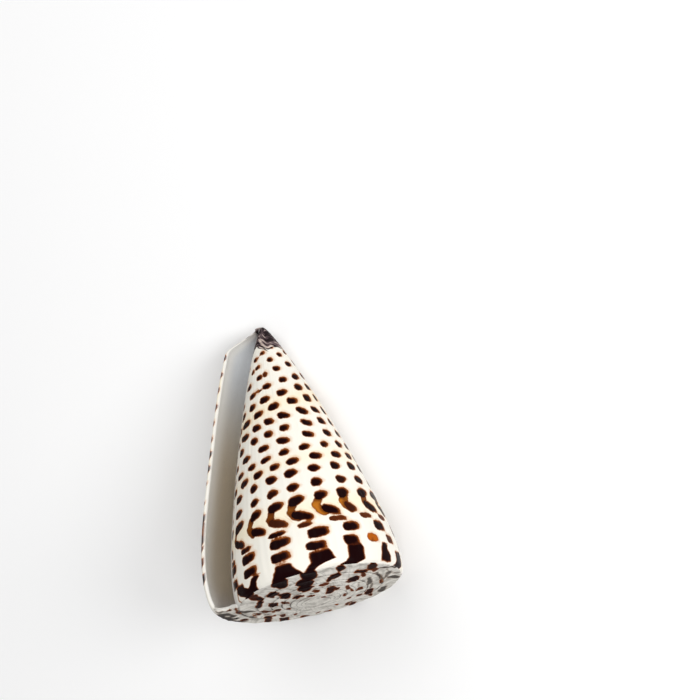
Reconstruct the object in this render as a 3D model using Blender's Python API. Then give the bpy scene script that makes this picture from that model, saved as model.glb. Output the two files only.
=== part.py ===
# A cone shell lying on its side: one closed body with a hollow last whorl.
# The shell is built upright, spire up, and then turned to its rest pose.
# "Back" is the angle counted back from the lip round the axis, in radians.
# "Drop" is the share of the way from the shoulder (0) down to the narrow tip (1).
# "Share" runs across a ramp of the spire, from its shoulder (0) to its suture (1).
import bmesh
import bpy
import numpy as np
from mathutils import Matrix

TURN = 2 * np.pi

# Sizes in metres
SIDE_LENGTH = 0.096
SHOULDER_RADIUS = 0.0361
SPIRE_RISE = 0.0041
APEX_RISE = 0.0006
RAMP_HOLLOW = 0.0007
TIP_ROUNDING = 0.0070
LIP_FLARE = 0.0100
LIP_FULLNESS = 0.00075
WALL = 0.0022
LIP_WALL = 0.0014
LIP_BULGE = 0.0006
REST_FLAT_DEPTH = 0.0008
WHORL_TILT = 0.0006
SLOT_LEAST = 0.0012
COLUMN_LEAST = 0.0015

# Shares and angles in radians
NARROWING = 0.0423
SIDE_BEND = 1.19
SIDE_POWER = 0.965
SHOULDER_ROUNDING = 0.086
SHOULDER_ROUNDING_REACH = 0.065
FLARE_REACH = 1.50
FLARE_POWER = 1.10
FULLEST_DROP = 0.22
FULLNESS_REACH = 0.20
LIP_CORNER = 0.910
LIP_CORNER_SHARPNESS = 1.45
NOTCH_BACK = 0.38
SINUS_BACK = 0.15
SHOULDER_SETBACK = 0.07
SHOULDER_SETBACK_REACH = 0.10
TILT_BACK = 0.17
SINUS_REACH = 1.6
THICKENING_REACH = 0.35
CORE_WASTING = 0.18
CORE_WASTING_REACH = 2.2
CHAMBER_BACK = 4.7
CHAMBER_NARROWS_FROM = 0.85
CHAMBER_END_DROP = 0.80

# Rest pose in degrees: the roll about the shell's own axis and the dip of that axis
REST_ROLL = 148.54
REST_DIP = -16.09

# Mesh steps
STEPS_ROUND = 60
SPIRE_TURNS = 8
RAMP_SHARES = (0.0, 0.12, 0.5, 0.9, 1.0)
DROPS = (0.0, 0.023, 0.05, 0.09, 0.14, 0.20, 0.27, 0.34, 0.42, 0.50, 0.58, 0.66, 0.73,
         0.79, 0.84, 0.88, 0.915, 0.94, 0.96, 0.975, 0.988, 1.0)
CHAMBER_STEPS = 26

SHELL_WHITE = (0.86, 0.81, 0.72, 1.0)


def smooth(value):
    """An even rise from 0 to 1, flat at both ends."""
    held = np.clip(value, 0.0, 1.0)
    return held * held * (3 - 2 * held)


def point(back, radius, height):
    return np.array([radius * np.cos(back), radius * np.sin(back), height])


def shoulder_radius(back):
    return SHOULDER_RADIUS * np.exp(-NARROWING * back)


def shoulder_height(back):
    """The height rises towards the middle of the spire, and the whorls lean a little."""
    size = np.exp(-NARROWING * back)
    return SPIRE_RISE * (1 - size) + WHORL_TILT * size * np.cos(back - TILT_BACK)


def side_height(back, drop):
    top = shoulder_height(back)
    return top - (SIDE_LENGTH + top) * drop


def past_corner(drop):
    """0 down to the lip's lower corner, then 1 at the tip."""
    return np.clip((drop - LIP_CORNER) / (1 - LIP_CORNER), 0.0, 1.0)


def side_radius(back, drop):
    taper = (1 - drop ** SIDE_BEND) ** SIDE_POWER
    rounded = 1 - SHOULDER_ROUNDING * np.exp(-drop / SHOULDER_ROUNDING_REACH)
    closing = 1 - past_corner(drop) ** LIP_CORNER_SHARPNESS
    fullness = LIP_FULLNESS * np.exp(-((drop - FULLEST_DROP) / FULLNESS_REACH) ** 2)
    near_lip = np.exp(-(back / FLARE_REACH) ** 2)
    flare = near_lip * (LIP_FLARE * drop ** FLARE_POWER * closing + fullness)
    blunt = TIP_ROUNDING * (np.sqrt(1 - drop) - (1 - drop))
    return shoulder_radius(back) * taper * rounded + flare + blunt


def side_point(back, drop):
    return point(back, side_radius(back, drop), side_height(back, drop))


def lip_setback(drop):
    """How far back the lip's edge stands, near its lower corner."""
    return NOTCH_BACK * smooth(past_corner(drop))


def shoulder_setback(back, drop):
    """The lip's edge also bows back where it rounds the shoulder."""
    near_shoulder = np.clip(1 - drop / SHOULDER_SETBACK_REACH, 0.0, 1.0) ** 2
    return SHOULDER_SETBACK * near_shoulder * sinus_fade(back)


def sinus_fade(back):
    """1 at the lip, falling to 0 further back."""
    return np.maximum(0.0, 1 - back / SINUS_REACH)


def ramp_point(back, share):
    """A point of the spire: each ramp is hollow and steps up to the older whorl."""
    outer = side_radius(back, 0.0)
    inner = side_radius(back + TURN, 0.0)
    radius = outer + (inner - outer) * share
    low, high = shoulder_height(back), shoulder_height(back + TURN)
    hollow = RAMP_HOLLOW * (outer / SHOULDER_RADIUS) * np.sin(np.pi * share ** 1.6) ** 0.7
    return point(back, radius, low + (high - low) * share - hollow)


def ramp_setback(back, share):
    """The growth edge bows back across the last ramp."""
    bow = SINUS_BACK * np.sin(np.pi * share) + SHOULDER_SETBACK * (1 - share)
    return bow * sinus_fade(back)


def wall_here(back):
    return LIP_WALL + (WALL - LIP_WALL) * smooth(back / THICKENING_REACH)


def core_radius(back, drop, wall_radius):
    """The older whorl inside the chamber: wasted thinner, then meeting the outer wall."""
    bare = side_radius(back + TURN, drop) * (1 - CORE_WASTING * smooth(back / CORE_WASTING_REACH))
    nearest = wall_radius - SLOT_LEAST
    depth_share = back / CHAMBER_BACK
    meeting = smooth((depth_share - CHAMBER_NARROWS_FROM) / (1 - CHAMBER_NARROWS_FROM))
    return max(min(bare + (nearest - bare) * meeting, nearest), COLUMN_LEAST)


def side_grid(vertices):
    """Vertex numbers of the body's side, by step round and then by drop."""
    grid = []
    tip = add(vertices, np.array([0.0, 0.0, -SIDE_LENGTH]))
    for step in range(STEPS_ROUND + 1):
        share_round = step / STEPS_ROUND
        column = []
        for drop in DROPS[:-1]:
            start = TURN * share_round
            back = start + lip_setback(drop) * (1 - share_round) + shoulder_setback(start, drop)
            column.append(add(vertices, side_point(back, drop)))
        grid.append(column + [tip])
    return grid


def spire_grid(vertices, side):
    """Vertex numbers of the spiral of ramps, each turn sharing its suture with the next."""
    total = SPIRE_TURNS * STEPS_ROUND
    edge = []
    for step in range(total + 1):
        if step <= STEPS_ROUND:
            edge.append(side[step][0])
        else:
            edge.append(add(vertices, ramp_point(TURN * step / STEPS_ROUND, 0.0)))
    grid = []
    for step in range(total - STEPS_ROUND + 1):
        start = TURN * step / STEPS_ROUND
        row = [edge[step]]
        for share in RAMP_SHARES[1:-1]:
            back = start + ramp_setback(start, share)
            row.append(add(vertices, ramp_point(back, share)))
        grid.append(row + [edge[step + STEPS_ROUND]])
    apex_height = shoulder_height(TURN * SPIRE_TURNS) + APEX_RISE
    apex = add(vertices, np.array([0.0, 0.0, apex_height]))
    return grid, edge, apex


def add(vertices, place):
    vertices.append(place)
    return len(vertices) - 1


def add_quads(faces, first, second):
    """Faces between two rows of vertex numbers of equal length."""
    for here in range(len(first) - 1):
        ring = [first[here], first[here + 1], second[here + 1], second[here]]
        kept = [number for place, number in enumerate(ring) if number not in ring[:place]]
        if len(kept) > 2:
            faces.append(kept)


def chamber_drops(back):
    """The drops of the chamber's rows at one depth, floor rising as it goes in."""
    top, low = DROPS[1], DROPS[-2]
    floor = low + (CHAMBER_END_DROP - low) * smooth(back / CHAMBER_BACK)
    return [top + (drop - top) * (floor - top) / (low - top) for drop in DROPS[1:-1]]


def chamber_ring(vertices, back, side):
    """One open ring of the chamber: up the core, over the ceiling, down the outer wall."""
    drops = chamber_drops(back)
    depth_share = back / CHAMBER_BACK
    wall = wall_here(back)
    outer_wall = []
    for drop in drops:
        place = back + lip_setback(drop) * (1 - depth_share) + shoulder_setback(back, drop)
        radius = max(side_radius(place, drop) - wall, COLUMN_LEAST + SLOT_LEAST)
        outer_wall.append((place, radius, side_height(place, drop)))
    core = []
    for drop, (_, wall_radius, _) in zip(drops, outer_wall):
        radius = core_radius(back, drop, wall_radius)
        core.append((back + TURN, radius, side_height(back + TURN, drop)))
    ceiling = []
    for share in reversed(RAMP_SHARES[1:-1]):
        place = back + ramp_setback(back, share)
        under = ramp_point(place, share)
        radius = core[0][1] + (outer_wall[0][1] - core[0][1]) * (1 - share)
        ceiling.append((place, radius, under[2] - wall))
    if side is None:
        core_numbers = [add(vertices, point(*spot)) for spot in core]
    else:
        core_numbers = side[STEPS_ROUND][1:-1]
    ceiling_numbers = [add(vertices, point(*spot)) for spot in ceiling]
    wall_numbers = [add(vertices, point(*spot)) for spot in outer_wall]
    return core_numbers, ceiling_numbers, wall_numbers


def lip_edge(vertices, faces, outer, inner):
    """The rounded edge that joins the outside to the chamber's first ring."""
    middle = []
    for out_number, in_number in zip(outer[1:-1], inner[1:-1]):
        centre = (vertices[out_number] + vertices[in_number]) / 2
        flat = np.array([centre[1], -centre[0], 0.0])
        forward = flat / max(np.linalg.norm(flat), 0.001)
        middle.append(add(vertices, centre + forward * LIP_BULGE))
    add_quads(faces, outer[1:-1], middle)
    add_quads(faces, middle, inner[1:-1])
    for end, near in ((0, 1), (-1, -2)):
        mid = middle[end]
        faces.append([outer[end], outer[near], mid])
        faces.append([outer[end], mid, inner[end]])
        faces.append([inner[end], mid, inner[near]])


def build_shell():
    """All vertices and faces of the shell in its own upright frame."""
    vertices, faces = [], []
    side = side_grid(vertices)
    for first, second in zip(side, side[1:]):
        add_quads(faces, first, second)
    ramps, edge, apex = spire_grid(vertices, side)
    for first, second in zip(ramps, ramps[1:]):
        add_quads(faces, first, second)
    rim = edge[-STEPS_ROUND - 1:] + ramps[-1][-2:0:-1]
    for first, second in zip(rim, rim[1:] + rim[:1]):
        faces.append([first, second, apex])
    depths = [CHAMBER_BACK * step / CHAMBER_STEPS for step in range(CHAMBER_STEPS + 1)]
    rings = []
    for depth in depths:
        rings.append(chamber_ring(vertices, depth, side if depth == 0 else None))
    for first, second in zip(rings, rings[1:]):
        loops = []
        for core, ceiling, wall in (first, second):
            loops.append(core[::-1] + ceiling + wall + [core[-1]])
        add_quads(faces, loops[0], loops[1])
    core, ceiling, wall = rings[-1]
    add_quads(faces, core, wall)
    faces.append([core[0]] + ceiling + [wall[0]])
    core, ceiling, wall = rings[0]
    corner = wall[0]
    outer = ramps[0][::-1] + side[0][1:]
    inner = [core[0]] + ceiling + [corner] + wall + [core[-1]]
    lip_edge(vertices, faces, outer, inner)
    return vertices, faces


def wear_rest_flat(vertices):
    """The side that the shell lies on is worn to a small flat."""
    down = -np.array(rest_turn().to_3x3())[2]
    depths = np.array(vertices) @ down
    flat_depth = depths.max() - REST_FLAT_DEPTH
    for number, depth in enumerate(depths):
        if depth > flat_depth:
            vertices[number] = vertices[number] - (depth - flat_depth) * down


def shell_material():
    material = bpy.data.materials.new("shell_porcelain")
    material.use_nodes = True
    shader = material.node_tree.nodes["Principled BSDF"]
    shader.inputs["Base Color"].default_value = SHELL_WHITE
    shader.inputs["Roughness"].default_value = 0.22
    shader.inputs["Metallic"].default_value = 0.0
    return material


def shell_mesh():
    vertices, faces = build_shell()
    wear_rest_flat(vertices)
    mesh = bpy.data.meshes.new("cone_shell")
    mesh.from_pydata([tuple(place) for place in vertices], [], faces)
    shape = bmesh.new()
    shape.from_mesh(mesh)
    bmesh.ops.triangulate(shape, faces=shape.faces[:])
    bmesh.ops.recalc_face_normals(shape, faces=shape.faces[:])
    if shape.calc_volume(signed=True) < 0:
        bmesh.ops.reverse_faces(shape, faces=shape.faces[:])
    shape.to_mesh(mesh)
    shape.free()
    return mesh


def rest_turn():
    """Turns the upright shell onto its side, spire to the front."""
    roll = Matrix.Rotation(np.radians(REST_ROLL), 4, "Z")
    lay_down = Matrix.Rotation(np.radians(90.0 + REST_DIP), 4, "X")
    return lay_down @ roll


def place_on_floor(shell):
    """Rests the lowest point on the floor, with the box centred on the origin."""
    turn = rest_turn()
    corners = np.array([turn @ vertex.co for vertex in shell.data.vertices])
    low, high = corners.min(axis=0), corners.max(axis=0)
    middle = (low + high) / 2
    shell.rotation_euler = turn.to_euler()
    shell.location = (-middle[0], -middle[1], -low[2])


def build():
    for leftover in list(bpy.data.objects):
        bpy.data.objects.remove(leftover, do_unlink=True)
    mesh = shell_mesh()
    mesh.materials.append(shell_material())
    shell = bpy.data.objects.new("cone_shell", mesh)
    group = bpy.data.collections.new("cone_shell")
    bpy.context.scene.collection.children.link(group)
    group.objects.link(shell)
    place_on_floor(shell)
    mesh.shade_smooth()
    mesh.set_sharp_from_angle(angle=np.radians(50.0))


build()
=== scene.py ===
# The looks of a cone shell that lies on a pale floor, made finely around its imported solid.
# "Back" is the angle counted back from the lip round the shell's own axis, in radians.
# "Drop" is the share of the way from the shoulder (0) down to the narrow tip (1).
# "Share" runs across a ramp of the spire, from its shoulder (0) to its suture (1).
# The shell is made in its own frame, spire up, and then laid down as the solid lies.
import math
from collections import namedtuple

import bmesh
import bpy
import numpy as np
from mathutils import Matrix


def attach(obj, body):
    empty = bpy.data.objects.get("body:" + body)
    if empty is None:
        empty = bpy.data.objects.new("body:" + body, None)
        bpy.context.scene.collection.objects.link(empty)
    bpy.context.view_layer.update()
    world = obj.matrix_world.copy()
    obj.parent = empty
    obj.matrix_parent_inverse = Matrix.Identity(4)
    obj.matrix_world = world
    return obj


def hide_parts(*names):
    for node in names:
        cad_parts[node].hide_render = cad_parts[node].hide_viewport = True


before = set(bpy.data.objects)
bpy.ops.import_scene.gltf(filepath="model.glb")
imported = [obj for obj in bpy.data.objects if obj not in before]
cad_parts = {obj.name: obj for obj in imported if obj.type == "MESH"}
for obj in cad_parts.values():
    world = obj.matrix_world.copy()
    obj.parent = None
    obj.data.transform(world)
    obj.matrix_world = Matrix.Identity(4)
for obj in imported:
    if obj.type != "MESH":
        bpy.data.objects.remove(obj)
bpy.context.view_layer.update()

TURN = 2 * np.pi
MM = 1000.0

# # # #

Instruction:
Transcribe word for word the lines from the one holding "for node in" to the last line of the listing above, inclusive.

The answer:
    for node in names:
        cad_parts[node].hide_render = cad_parts[node].hide_viewport = True


before = set(bpy.data.objects)
bpy.ops.import_scene.gltf(filepath="model.glb")
imported = [obj for obj in bpy.data.objects if obj not in before]
cad_parts = {obj.name: obj for obj in imported if obj.type == "MESH"}
for obj in cad_parts.values():
    world = obj.matrix_world.copy()
    obj.parent = None
    obj.data.transform(world)
    obj.matrix_world = Matrix.Identity(4)
for obj in imported:
    if obj.type != "MESH":
        bpy.data.objects.remove(obj)
bpy.context.view_layer.update()

TURN = 2 * np.pi
MM = 1000.0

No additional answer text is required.